3- Have the bride and groom officially start the reception with the clinking glasses and a toast to their guests, in lieu of the MC introduction of the bridal couple.

4- When there is no bridal party and, therefore, no attendant flowers (and/or no flower centerpieces), as they enter, give every female guest a small corsage or wristlet.

5- When there is no bridal party have all your guests "stand up for you" during the ceremony.

6- "Run the room" and ask anyone who has good wishes and/or a toast for the bridal couple to speak.

7- Personalize and expand on the wedding program. Include individual messages to several or all the guests and explain the reasoning behind choosing a small wedding, or consider showing a "historical" slide show or video about the couple, including some of the family and/or friends in attendance.

8- Re-evaluate the typical wedding venues and choose one that will work for a small group but not for a large one (e.g., a restaurant, estate, museum, art gallery, restaurants, gardens, B & B, etc.)

9- Treat your guests as you might not be able to if the numbers were larger, e.g., provide hotel-to-ceremony to reception transportation (shuttle bus, trolley, limo, etc.) reception, have the photographer take photos of each of your guests with the bridal couple.

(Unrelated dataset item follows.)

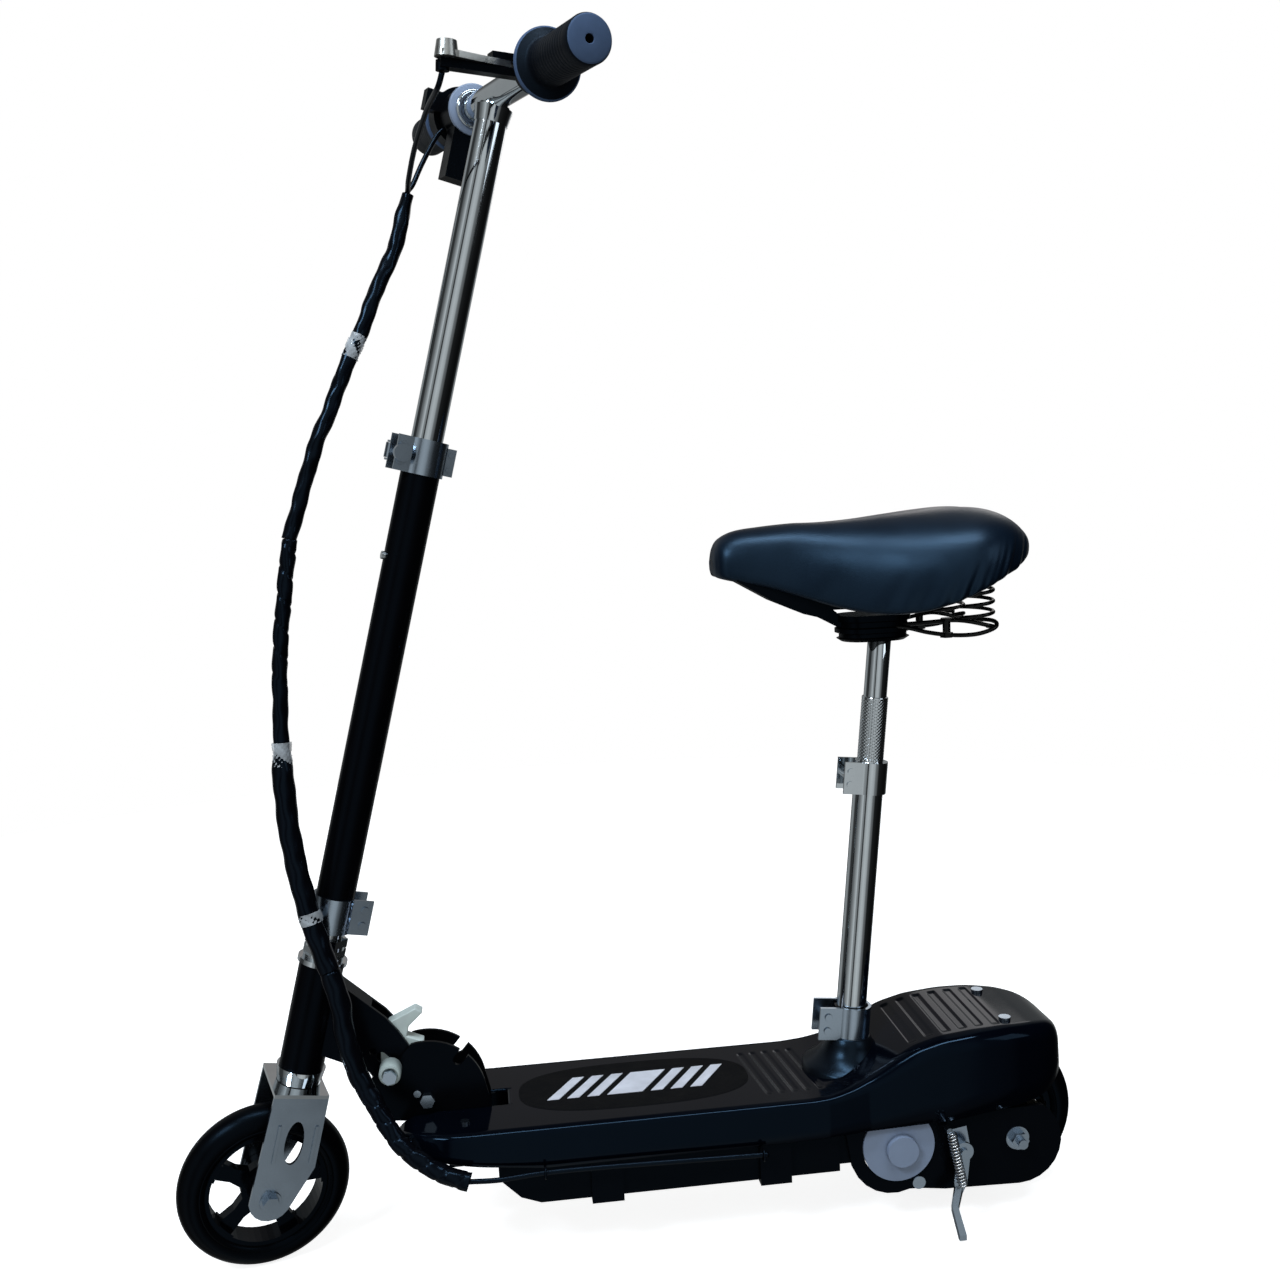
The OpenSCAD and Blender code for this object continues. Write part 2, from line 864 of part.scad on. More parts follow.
module stem_clamp() {
    color("silver")
        on_steering() {
            strap_clamp(stem_r, 2, upper_clamp[0], upper_clamp[1], 10);
            for (z = [upper_clamp[0] + 8, upper_clamp[1] - 8])
                translate([stem_r + 5, 0, z])
                    rod_y(2, -5, 5, 16);
            box_at([stem_r + 1, -4, upper_clamp[0] + 3], [stem_r + 9, 4, upper_clamp[1] - 3]);
            // Cross bolt with its round nut, and the fork the lever's pin stands in
            translate([clamp_lever.x, 0, clamp_lever.y]) {
                rod_y(2.5, -14, 13, 16);
                rod_y(7, -17, -12);
                for (z = [-8, 6.3])
                    box_at([-4, 12, z], [4, lever_pin_y + 3, z + 1.7]);
                translate([0, lever_pin_y, -8])
                    cylinder(r = 2, h = 16, $fn = 24);
            }
        }
}

// Quick-release lever on the far side of the stem clamp, turning on a pin along the stem
module stem_clamp_lever() {
    color("silver")
        on_steering()
            translate([clamp_lever.x, lever_pin_y, clamp_lever.y - 6])
                difference() {
                    union() {
                        cylinder(r = 5.4, h = 12);
                        box_at([0, 0.6, 1], [38, 3.6, 11]);
                    }
                    translate([0, 0, -1])
                        cylinder(r = 2.05, h = 14, $fn = 24);
                }
}

module snap_button() {
    color("silver")
        on_steering()
            translate([-inner_r - 0.3, 0, 526])
                rotate([0, -90, 0])
                    cylinder(r = 3.24, h = 5, $fn = 24);
}

// ---------- front wheel ----------

module front_tyre() { color("#0c0c0c") at_front_axle() tyre_ring(axle_z, tyre_w); }

module front_rim() {
    color("#141414")
        at_front_axle()
            spoked_rim(axle_z - 21, 22, 13, fork_half - fork_t - 0.5, axle_r + 0.03);
}

// ---------- handlebar ----------

module on_bar() { on_steering() translate([0, 0, bar_height]) children(); }

module handlebar() {
    color("#c9ccd2") {
        on_steering()
            difference() {
                tube(inner_r, 1.5, 500, bar_height - 8);
                // Hole the snap button presses into
                translate([0, 0, 526])
                    rotate([0, -90, 0])
                        cylinder(r = 3.6, h = 20);
            }
        on_bar()
            difference() {
                rod_y(bar_r, -bar_half + 4, bar_half - 4);
                rod_y(bar_r - 1.5, -bar_half, bar_half);
            }
        on_steering()
            translate([0, 0, bar_height - 22])
                cylinder(r1 = 13.2, r2 = 15, h = 12);
    }
}

// A grip along +Y, with a round flange at its inner end and a hole in its end face
module grip_form() {
    difference() {
        union() {
            rod_y(grip_r, grip_inner, bar_half);
            rod_y(flange_r, grip_inner, grip_inner + 4);
        }
        rod_y(bar_r + 0.02, grip_inner - 1, bar_half - 4);
        rod_y(3, bar_half - 6, bar_half + 6, 24);
    }
}

module left_grip() { color("#17181c") on_bar() mirror([0, 1, 0]) grip_form(); }

module throttle_grip() { color("#17181c") on_bar() grip_form(); }

// Places its children on the bar, tipped forward and down by the lever's tilt
module on_lever() {
    on_bar()
        rotate([0, -lever_tilt, 0])
            children();
}

// Bar clamp with an arm that carries the lever's pivot and the cable's barrel
module brake_perch() {
    color("#1a1a1a")
        on_lever() {
            difference() {
                union() {
                    rod_y(15.5, -103, -86);
                    box_at([-73, -101, -8], [-10, -89, -2.5]);
                    box_at([-36, -101, -8], [-10, -89, 7]);
                    translate([-70, -95, -10])
                        cylinder(r = 4.8, h = 7, $fn = 24);
                }
                rod_y(bar_r + 0.02, -110, -80);
                // Slot the lever turns in
                box_at([-60, -110, -2.5], [-19, -80, 2.5]);
            }
            translate([lever_pivot.x, lever_pivot.y, -7])
                cylinder(r = 2.45, h = 15, $fn = 24);
        }
}

// Short lever that reaches forward over the arm, with a heavy rounded end
module brake_lever() {
    color("silver")
        on_lever()
            difference() {
                union() {
                    translate([0, 0, -2.2])
                        linear_extrude(4.4)
                            polygon([
                                [-21, -90], [-32, -87], [-50, -91], [-66, -94], [-76, -99], [-74, -108],
                                [-62, -108], [-40, -103], [-22, -100]
                            ]);
                    translate([-69, -101, -2])
                        cylinder(r1 = 8.5, r2 = 7, h = 11, $fn = 32);
                }
                translate([lever_pivot.x, lever_pivot.y, -10])
                    cylinder(r = 2.5, h = 20, $fn = 24);
            }
}

module switch_box() {
    color("#161618")
        on_bar() {
            difference() {
                union() {
                    // Throttle housing next to the twist grip
                    rod_y(20, 58, 92);
                    rod_y(24, 92, 108);
                    // Battery gauge box that hangs from the bar
                    box_at([-12, 60, -57], [18, 81, -4]);
                    // Hook on the housing's front
                    box_at([-34, 84, -4], [-14, 96, 12]);
                }
                rod_y(bar_r + 0.02, 20, 120);
            }
        }
}

// ---------- seat ----------

// Lower seat tube, with the clamp that holds the post in its top
module seat_tube() {
    top = seat_tube_len - 50;
    color("#c9ccd2")
        on_seat_axis()
            tube(seat_r, seat_r - post_r - 0.05, -76, top);
    color("silver")
        on_seat_axis() {
            strap_clamp(seat_r, 2.4, top - 15, top + 12, 12);
            clamp_bolt(-20, 2.4, top - 2);
            tube(seat_r + 0.03, seat_r - post_r - 0.02, top, top + 12);
        }
}

module seat_post() {
    color("#c9ccd2")
        on_seat_axis() {
            tube(post_r, 1.5, 60, 265);
            tube(post_r - 1.4, 1.5, 264, post_top);
        }
}

// Steel clamp block on the post, its arm to the saddle's pivot, and the spring rails
module saddle_clamp() {
    color("#141414") {
        difference() {
            union() {
                for (x = [205, 222])
                    translate([x, 0, 492])
                        cylinder(r = 18, h = 21);
                box_at([205, -18, 492], [222, 18, 513]);
                box_at([220, -30, 500], [240, 30, 505]);
                plate_y(-6, 6)
                    polygon([[190, 511], [190, 501], [150, 523], [134, 534], [134, 546], [146, 546]]);
            }
            on_seat_axis()
                translate([0, 0, post_top - 40])
                    cylinder(r = post_r - 1.38, h = 60);
        }
        translate([saddle_pivot.x, 0, saddle_pivot.y])
            rod_y(3, -20, 20, 24);
        for (y = [-33, -26, 26, 33])
            translate([239, y, 502.5])
                rotate([0, 90, 0])
                    cylinder(r = 2, h = 70, $fn = 16);
        for (y = [-33, 26])
            box_at([238, y - 1, 501], [242, y + 8, 504]);
    }
}

// Moulded shell under the saddle, slotted for the arm
module saddle_base() {
    color("#0f0f10")
        difference() {
            plate_y(-24, 24)
                polygon([
                    [96, 558], [96, 548], [130, 528], [150, 519], [168, 514], [173, 521], [256, 521],
                    [256, 536], [120, 562]
                ]);
            box_at([126, -6.5, 505], [190, 6.5, 551]);
            translate([saddle_pivot.x, 0, saddle_pivot.y])
                rod_y(3.05, -20.5, 20.5, 24);
        }
}

module saddle_springs() {
    color("#101010")
        for (side = [-1, 1])
            translate([292, side * 34, 505])
                tube(14, 3, 0, 31);
}

module saddle() {
    color("#1a1c22")
        difference() {
            hull() {
                translate([100, 0, 569])
                    sphere(r = 19.5, $fn = 32);
                for (side = [-1, 1]) {
                    translate([212, side * 42, 546])
                        sphere(r = 28, $fn = 32);
                    translate([284, side * 58, 570])
                        sphere(r = 30, $fn = 32);
                }
                translate([311, 0, 571])
                    sphere(r = 30, $fn = 32);
            }
            // Hollow round the moulded shell and above the springs
            plate_y(-24.5, 24.5)
                polygon([[60, 560], [60, 500], [256.5, 500], [256.5, 536.5], [120, 562.5], [95.5, 560]]);
            box_at([256, -100, 480], [360, 100, 536.5]);
        }
}

deck_rails();
cross_members();
fold_plate_left();
fold_plate_right();
frame_bolts();
motor_plate_left();
motor_plate_right();
seat_base_clamp();
seat_boot();
deck_cover();
battery_tray();
tray_straps();
batteries();
controller();
charge_port();
motor_body();
motor_end_cap();
rear_axle();
brake_band();
drive_chain();
kickstand_bracket();
deck_cable();
rear_tyre();
rear_rim();
rear_sprocket();
brake_drum();
brake_arm();
motor_pinion();
kickstand();
kickstand_spring();
neck_beam();
head_tube();
headset_cups();
lock_pin();
lock_hook();
fork_crown();
fork_leg_left();
fork_leg_right();
front_axle();
steerer_clamp();
stem_tube();
stem_clamp();
stem_clamp_lever();
snap_button();
front_tyre();
front_rim();
handlebar();
left_grip();
brake_perch();
brake_lever();
throttle_grip();
switch_box();
bar_cables();
wiring_harness();
seat_tube();
seat_post();
saddle_clamp();
saddle_base();
saddle_springs();
saddle();
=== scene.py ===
"""Looks of the folding electric kick scooter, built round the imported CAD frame."""

import json
import math
import random

import bpy
import numpy as np
from mathutils import Matrix, Vector


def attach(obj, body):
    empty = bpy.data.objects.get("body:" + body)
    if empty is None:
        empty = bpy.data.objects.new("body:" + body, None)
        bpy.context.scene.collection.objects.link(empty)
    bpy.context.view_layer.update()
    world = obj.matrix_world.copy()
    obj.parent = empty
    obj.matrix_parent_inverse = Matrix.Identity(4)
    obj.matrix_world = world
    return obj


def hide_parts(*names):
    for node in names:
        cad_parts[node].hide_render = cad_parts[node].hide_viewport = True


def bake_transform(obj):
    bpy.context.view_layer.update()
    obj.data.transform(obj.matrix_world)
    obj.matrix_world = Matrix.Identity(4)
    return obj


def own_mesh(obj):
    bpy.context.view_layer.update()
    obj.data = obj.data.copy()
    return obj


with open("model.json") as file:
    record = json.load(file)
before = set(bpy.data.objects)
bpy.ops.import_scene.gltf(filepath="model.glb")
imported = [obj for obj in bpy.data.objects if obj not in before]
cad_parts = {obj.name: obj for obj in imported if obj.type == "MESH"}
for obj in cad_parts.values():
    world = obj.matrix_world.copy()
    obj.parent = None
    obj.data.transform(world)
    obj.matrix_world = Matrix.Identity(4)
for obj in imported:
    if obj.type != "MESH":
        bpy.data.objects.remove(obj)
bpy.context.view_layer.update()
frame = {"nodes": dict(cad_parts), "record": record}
nodes = frame["nodes"]
joints = {j["name"]: j for j in frame["record"]["behaviour"]["joints"]}
MM = 0.001
WHEEL_R = 0.070
FLOOR_R = 1.9
FLOOR_GLOW = 0.85
COOL = (0.34, 0.64, 1.0)  # tint of reflections in black paint, plastic, rubber and vinyl


# ---------- places taken from the frame ----------


def axes_matrix(x, y, z, origin):
    """A frame with these axes at this origin."""
    m = Matrix.Identity(4)
    for i, v in enumerate((x, y, z)):
        for row in range(3):
            m[row][i] = v[row]
    m.translation = origin
    return m


def joint_point(name):
    return Vector(joints[name]["pos_m"])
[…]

On an even grander scale, couples may consider a Destination or Weekend Wedding, in which everyone travels to a particular destination where the wedding and any or all the before-and-after parties are held and where everyone stays over for a night or more. Some couples opt to extend the wedding festivities by incorporating them into an extended stay, or mini-vacation. Some or all of the guests may choose to stay on with the couple.

10- Provide your guests with special services such as spa treatments, historic home or museum tours, personalized part favors, etc.

11- Choose music soloists in lieu of groups.

12- Expand the theme wedding concept to include not only the couple and attendants (if any), but all the guests as well.



The key again is to remember that small and intimate can be translated and defined in any way which extends the joy and festivities and makes the couple the keystone of the event.